━━━ PROVIDED MATERIAL

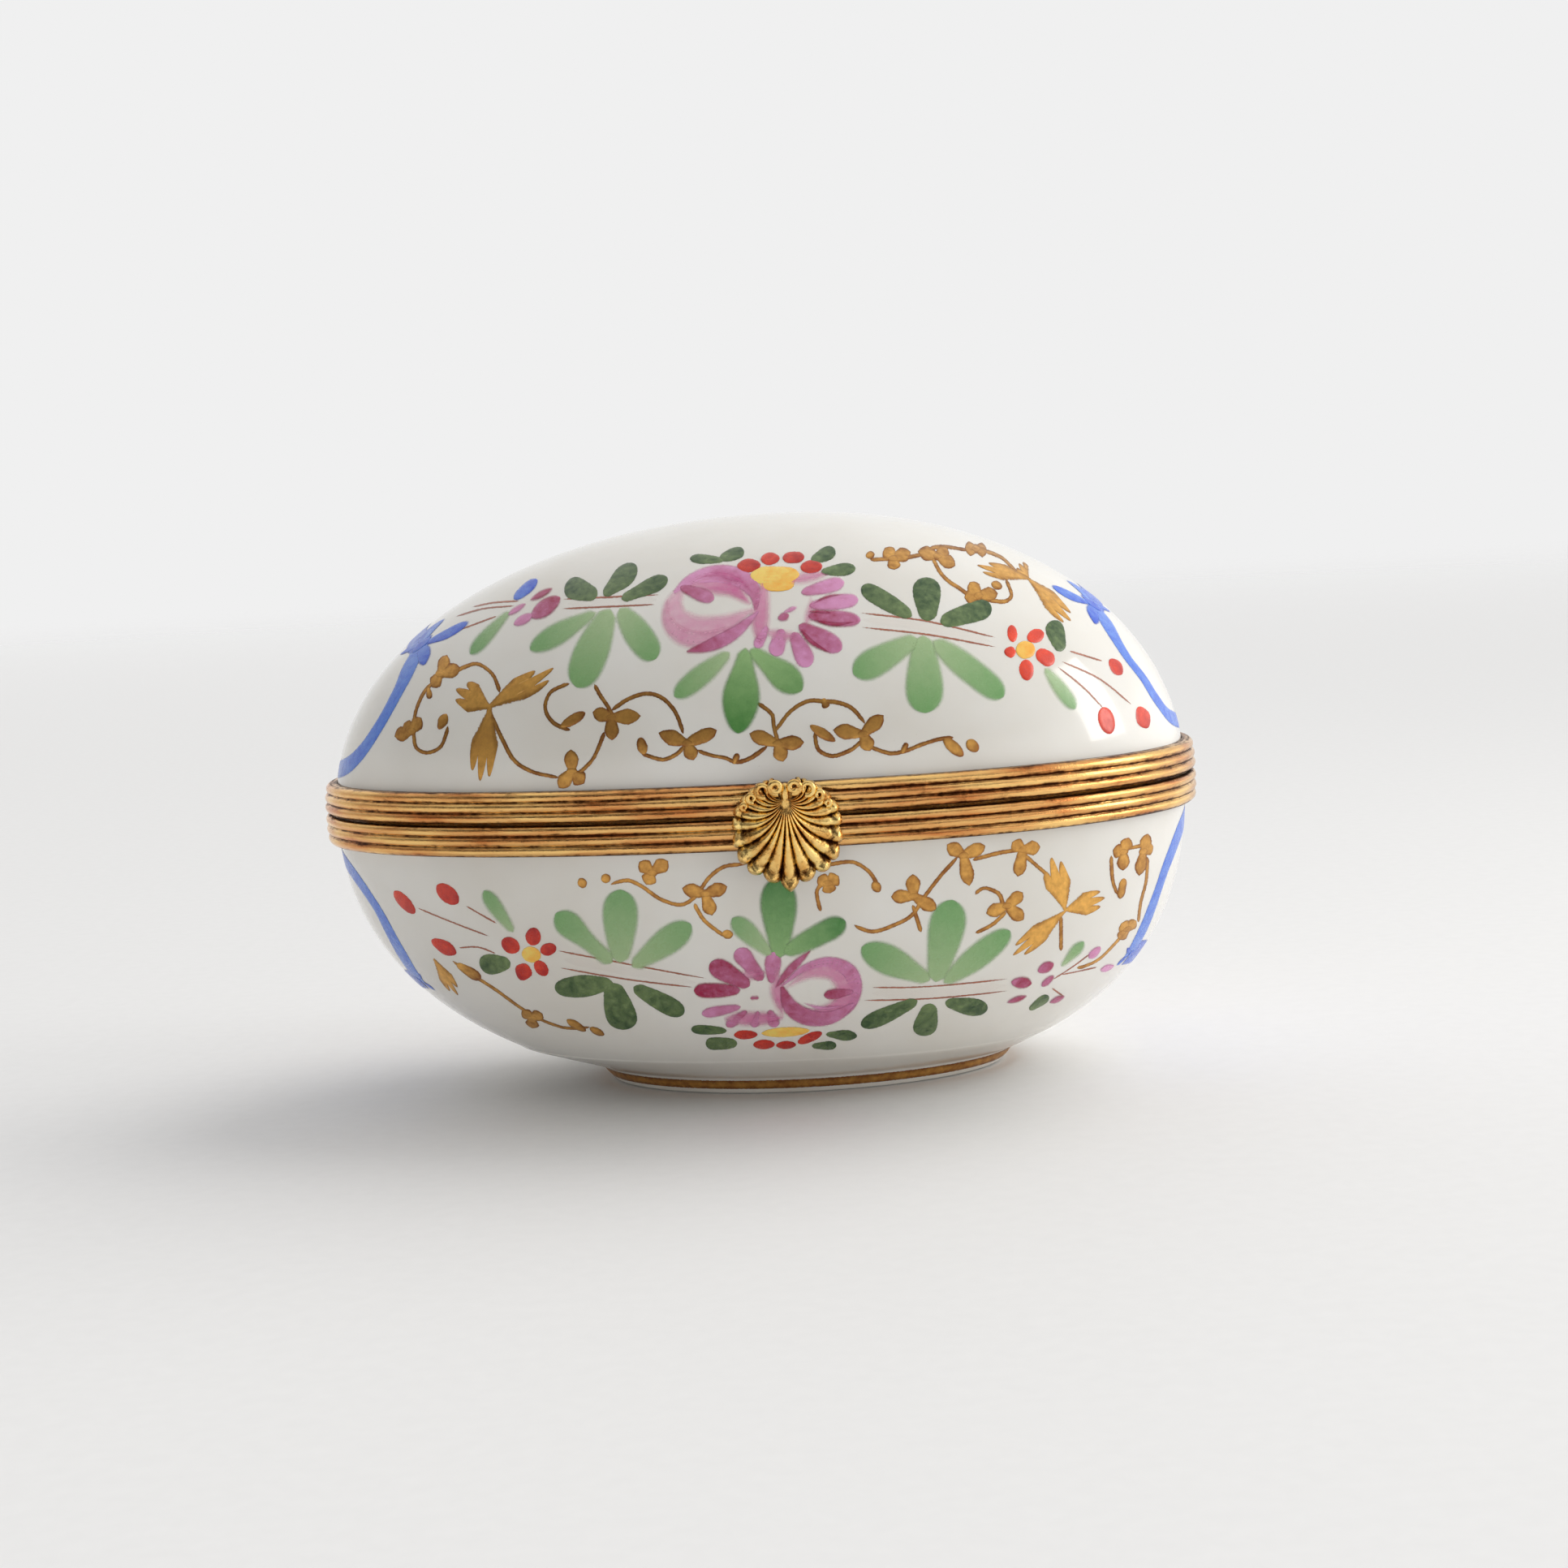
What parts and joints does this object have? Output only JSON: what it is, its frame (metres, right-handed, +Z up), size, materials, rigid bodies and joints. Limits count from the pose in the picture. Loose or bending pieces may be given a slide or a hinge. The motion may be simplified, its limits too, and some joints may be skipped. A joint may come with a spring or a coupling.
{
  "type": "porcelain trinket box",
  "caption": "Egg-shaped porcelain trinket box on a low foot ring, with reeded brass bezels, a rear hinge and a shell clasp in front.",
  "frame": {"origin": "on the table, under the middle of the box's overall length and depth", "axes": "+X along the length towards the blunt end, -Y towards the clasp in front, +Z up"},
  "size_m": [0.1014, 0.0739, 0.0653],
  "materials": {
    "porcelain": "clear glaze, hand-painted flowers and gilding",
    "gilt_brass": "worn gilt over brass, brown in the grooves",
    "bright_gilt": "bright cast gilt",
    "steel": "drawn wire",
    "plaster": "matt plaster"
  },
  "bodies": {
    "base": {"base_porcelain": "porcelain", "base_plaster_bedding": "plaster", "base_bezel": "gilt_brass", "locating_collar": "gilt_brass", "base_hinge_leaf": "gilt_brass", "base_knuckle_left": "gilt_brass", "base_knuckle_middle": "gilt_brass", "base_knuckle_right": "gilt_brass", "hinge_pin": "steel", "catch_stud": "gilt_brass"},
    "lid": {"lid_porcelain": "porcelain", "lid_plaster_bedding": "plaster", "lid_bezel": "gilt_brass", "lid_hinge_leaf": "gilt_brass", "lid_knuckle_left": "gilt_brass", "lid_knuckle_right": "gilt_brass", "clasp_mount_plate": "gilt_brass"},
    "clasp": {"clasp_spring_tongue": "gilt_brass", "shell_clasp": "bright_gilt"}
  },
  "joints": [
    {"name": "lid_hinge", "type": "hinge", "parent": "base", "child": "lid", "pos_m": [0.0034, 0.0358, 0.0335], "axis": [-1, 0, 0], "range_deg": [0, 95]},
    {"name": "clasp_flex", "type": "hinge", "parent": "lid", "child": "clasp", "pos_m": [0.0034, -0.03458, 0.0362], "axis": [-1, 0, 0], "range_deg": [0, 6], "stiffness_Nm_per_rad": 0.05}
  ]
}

━━━━━━
━━━ PROVIDED MATERIAL

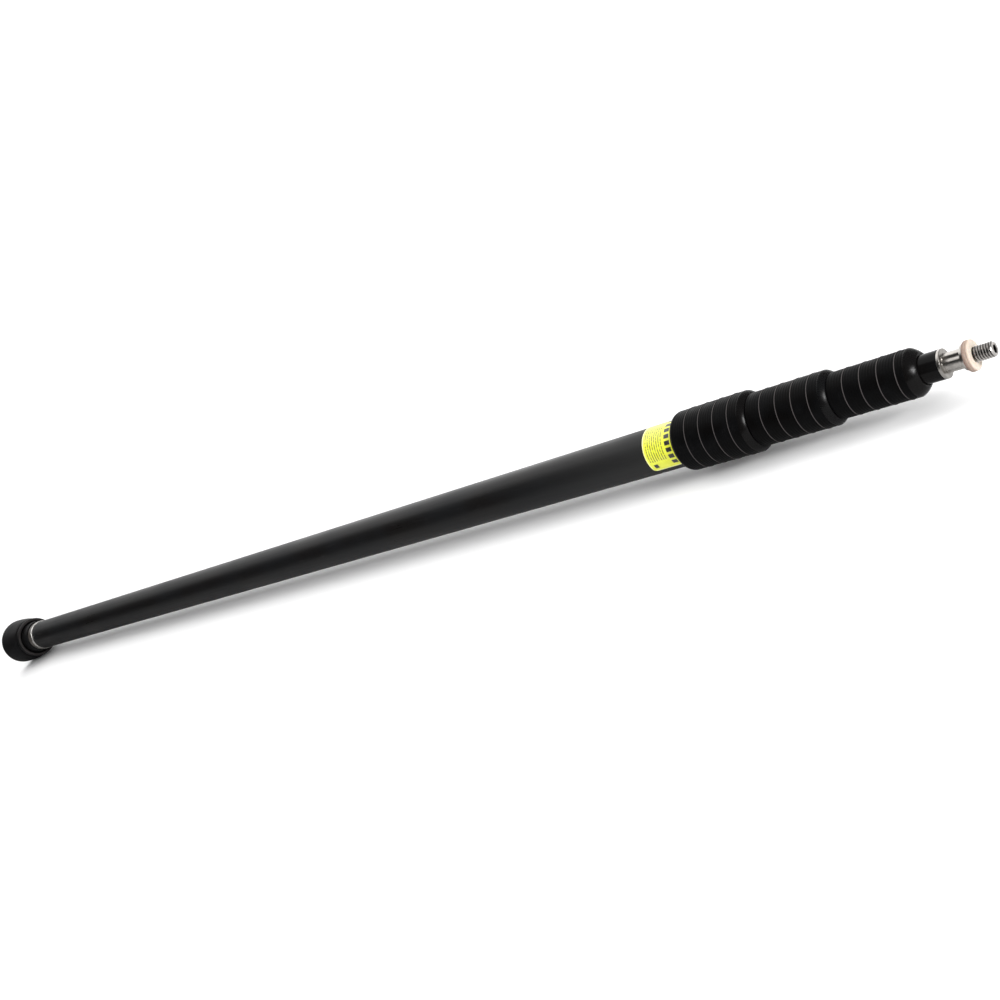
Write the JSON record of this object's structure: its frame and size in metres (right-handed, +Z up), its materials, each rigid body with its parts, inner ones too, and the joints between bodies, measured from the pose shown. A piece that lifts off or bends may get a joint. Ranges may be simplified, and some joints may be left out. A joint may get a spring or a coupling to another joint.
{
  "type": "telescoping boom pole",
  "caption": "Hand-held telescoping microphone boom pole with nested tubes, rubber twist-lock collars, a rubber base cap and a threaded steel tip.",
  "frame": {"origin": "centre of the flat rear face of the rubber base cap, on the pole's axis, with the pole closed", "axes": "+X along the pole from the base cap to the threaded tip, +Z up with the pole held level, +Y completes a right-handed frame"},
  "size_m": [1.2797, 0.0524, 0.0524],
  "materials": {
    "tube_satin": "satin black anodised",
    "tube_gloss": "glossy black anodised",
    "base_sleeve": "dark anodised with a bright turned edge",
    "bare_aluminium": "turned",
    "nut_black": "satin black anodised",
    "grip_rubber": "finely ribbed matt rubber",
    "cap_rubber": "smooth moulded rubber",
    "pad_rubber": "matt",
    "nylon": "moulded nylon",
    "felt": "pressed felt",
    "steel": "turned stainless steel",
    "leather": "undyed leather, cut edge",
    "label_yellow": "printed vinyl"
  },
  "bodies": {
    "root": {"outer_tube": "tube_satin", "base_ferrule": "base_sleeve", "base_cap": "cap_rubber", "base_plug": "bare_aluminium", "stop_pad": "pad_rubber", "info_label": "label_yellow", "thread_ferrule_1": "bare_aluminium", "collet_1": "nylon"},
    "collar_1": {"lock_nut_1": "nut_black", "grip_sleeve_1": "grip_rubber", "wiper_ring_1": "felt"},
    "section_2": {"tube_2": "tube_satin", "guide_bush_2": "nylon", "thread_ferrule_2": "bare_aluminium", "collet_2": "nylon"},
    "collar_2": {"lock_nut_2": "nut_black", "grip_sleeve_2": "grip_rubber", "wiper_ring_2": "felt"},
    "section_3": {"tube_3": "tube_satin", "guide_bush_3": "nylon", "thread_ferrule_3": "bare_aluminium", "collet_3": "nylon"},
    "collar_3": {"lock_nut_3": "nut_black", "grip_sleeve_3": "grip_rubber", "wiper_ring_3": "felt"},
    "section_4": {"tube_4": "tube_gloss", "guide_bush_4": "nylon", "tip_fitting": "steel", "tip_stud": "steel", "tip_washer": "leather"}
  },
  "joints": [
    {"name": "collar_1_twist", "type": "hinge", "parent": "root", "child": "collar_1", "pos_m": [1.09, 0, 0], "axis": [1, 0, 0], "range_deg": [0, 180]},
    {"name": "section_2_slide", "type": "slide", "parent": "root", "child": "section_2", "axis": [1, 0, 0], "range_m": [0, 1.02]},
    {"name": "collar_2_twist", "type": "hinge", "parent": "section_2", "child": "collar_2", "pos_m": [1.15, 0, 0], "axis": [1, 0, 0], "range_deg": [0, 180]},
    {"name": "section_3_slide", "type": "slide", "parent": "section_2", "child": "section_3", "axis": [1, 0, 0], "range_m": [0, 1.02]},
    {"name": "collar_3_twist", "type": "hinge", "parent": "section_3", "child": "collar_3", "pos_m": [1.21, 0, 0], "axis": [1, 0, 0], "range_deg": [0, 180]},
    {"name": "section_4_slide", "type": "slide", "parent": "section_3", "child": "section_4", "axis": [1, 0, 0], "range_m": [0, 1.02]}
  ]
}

━━━━━━

WHAT THE TASK REQUIRES: Select and copy every line from the records that includes the word "rigid".

RESPONSE BELOW:
What parts and joints does this object have? Output only JSON: what it is, its frame (metres, right-handed, +Z up), size, materials, rigid bodies and joints. Limits count from the pose in the picture. Loose or bending pieces may be given a slide or a hinge. The motion may be simplified, its limits too, and some joints may be skipped. A joint may come with a spring or a coupling.
Write the JSON record of this object's structure: its frame and size in metres (right-handed, +Z up), its materials, each rigid body with its parts, inner ones too, and the joints between bodies, measured from the pose shown. A piece that lifts off or bends may get a joint. Ranges may be simplified, and some joints may be left out. A joint may get a spring or a coupling to another joint.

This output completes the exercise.